A three-place offer in a six-dog race is especially generous. You are now backing a dog to finish in the top half of the field, and in a competitive race with no clear favourite, half the field places. The maths on outsiders at those terms can be extraordinary. A dog at 8/1 with one-quarter odds and three places pays 2/1 for a top-three finish. At a five-pound each way stake, a third-place finish returns fifteen pounds on a ten-pound outlay. That is pure profit from a dog that did not even reach the first two.

These promotions tend to appear on feature races, big meetings, and occasionally as part of ongoing loyalty offers. They are not available on every race, every day. But when they are available, they alter the each way calculus enough that punters should actively seek them out. The each way bet that is marginal at standard terms can become clearly profitable at enhanced terms.

It is also worth checking whether your bookmaker pays each way on forecasts — some operators offer each way forecast betting, which is a niche market that combines forecast and place mechanics.
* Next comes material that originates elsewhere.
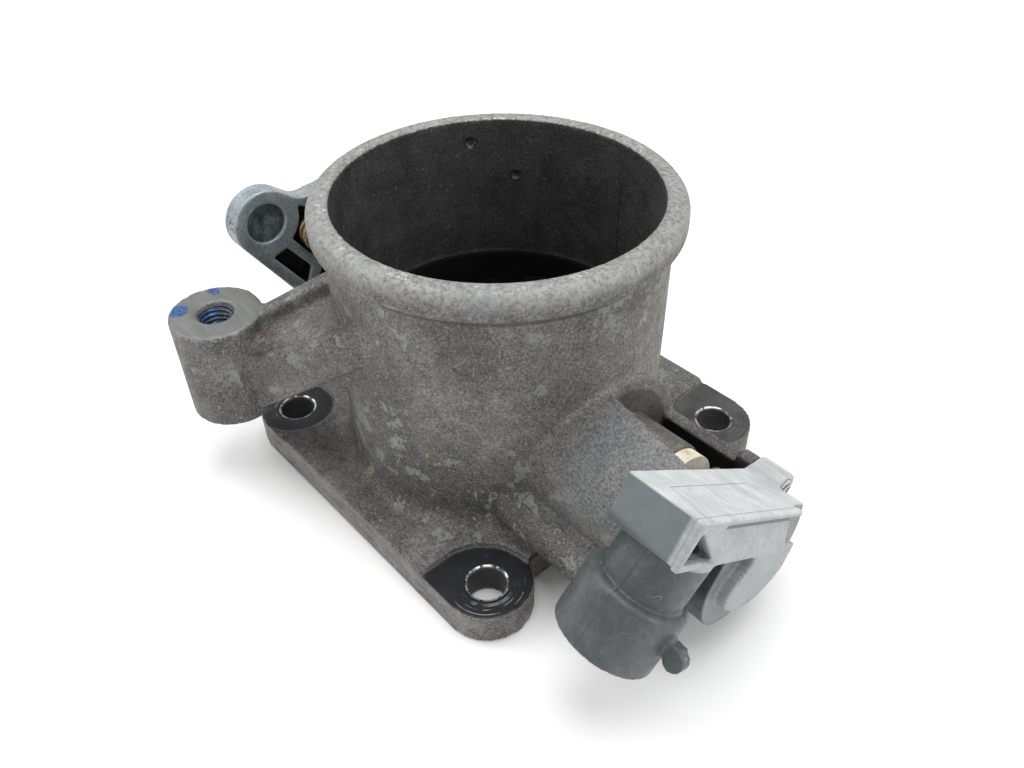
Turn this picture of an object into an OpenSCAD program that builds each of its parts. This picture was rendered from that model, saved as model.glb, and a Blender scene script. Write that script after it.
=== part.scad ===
// Cable-operated throttle body for a petrol engine, with a position sensor.
// Units are millimetres. The origin is on the air bore axis, in the plane of the
// flange's mounting face. +Z runs up the bore towards the air hose rim and +X runs
// along the throttle shaft towards the position sensor.

/* [Air bore and rim] */
// diameter of the air bore at the hose rim
bore_d = 75; // [60:0.5:90]
// diameter of the machined bore round the throttle plate
plate_bore_d = 74; // [58:0.5:88]
// height of the machined part of the bore
machined_h = 36; // [30:0.5:45]
// outside diameter of the barrel
barrel_d = 80; // [66:0.5:96]
// height of the hose rim above the mounting face
rim_h = 75.3; // [60:0.1:95]
// outside diameter of the bead round the rim
bead_d = 85.6; // [82:0.2:94]
// height of the bead
bead_h = 6.8; // [4:0.1:9]
// radius at the foot of the barrel
foot_r = 4; // [1:0.5:8]

/* [Flange] */
// length of the flange's sides
flange_side = 100; // [90:0.5:130]
// thickness of the flange where it is left as cast
flange_t = 9; // [6:0.5:14]
// thickness of the flange at the machined bolt seats
seat_t = 8; // [5:0.5:13]
// spacing of the flange bolts
bolt_pitch = 80; // [70:0.5:100]
// diameter of the flange bolt holes
bolt_hole_d = 8.7; // [6.4:0.1:11]
// distance from the bore axis to the recessed flange edges
waist_x = 42; // [41:0.5:50]

/* [Throttle shaft] */
// height of the shaft axis above the mounting face
shaft_h = 23.5; // [20:0.5:30]
// diameter of the throttle shaft
shaft_d = 10; // [8:0.5:12]
// thickness of the throttle plate
plate_t = 2; // [1.5:0.1:3]
// tilt of the throttle plate when closed
closed_tilt = 7.5; // [4:0.5:12]
// distance of the plate screws from the bore axis
plate_screw_x = 17; // [12:0.5:24]

/* [Lever] */
// distance from the hub to the lever's stud
lever_len = 46.4; // [36:0.2:60]
// direction of the lever arm when closed, from +Y
lever_angle = 133.8; // [100:0.2:160]
// radius of the lever's end
lever_end_r = 8.7; // [6:0.1:12]
// radius of the lever's hub plate
lever_hub_r = 17; // [12:0.5:20]
// thickness of the lever
lever_t = 5.5; // [3:0.1:8]
// mean radius of the return spring's coils
spring_r = 17.5; // [14:0.1:20]
// diameter of the return spring's wire
spring_wire = 2; // [1.5:0.1:3]

/* [Bracket boss] */
// X position of the threaded boss
boss_x = -39.8; // [-50:0.1:-30]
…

These are rare and often carry specific conditions, but they exist and can offer interesting value in the right circumstances.

A Bet That Rewards Patience More Than Precision

Each way betting on greyhounds does not demand the same surgical precision as a straight forecast or a tricast. It asks a gentler question: can this dog finish in the top two? For a punter who studies form, reads racecards and understands which dogs consistently run into the frame without always winning, the each way market is a natural home.

The discipline lies not in the selection but in the pricing. Backing a dog each way at 3/1 because you like its name is not a strategy. Backing a dog each way at 7/1 because its form, sectional times and trap draw suggest it runs well while the market underestimates its chances — that is a bet with structure, logic and positive expected value. Over hundreds of races, the difference between those two approaches is the difference between a shrinking bank and a growing one.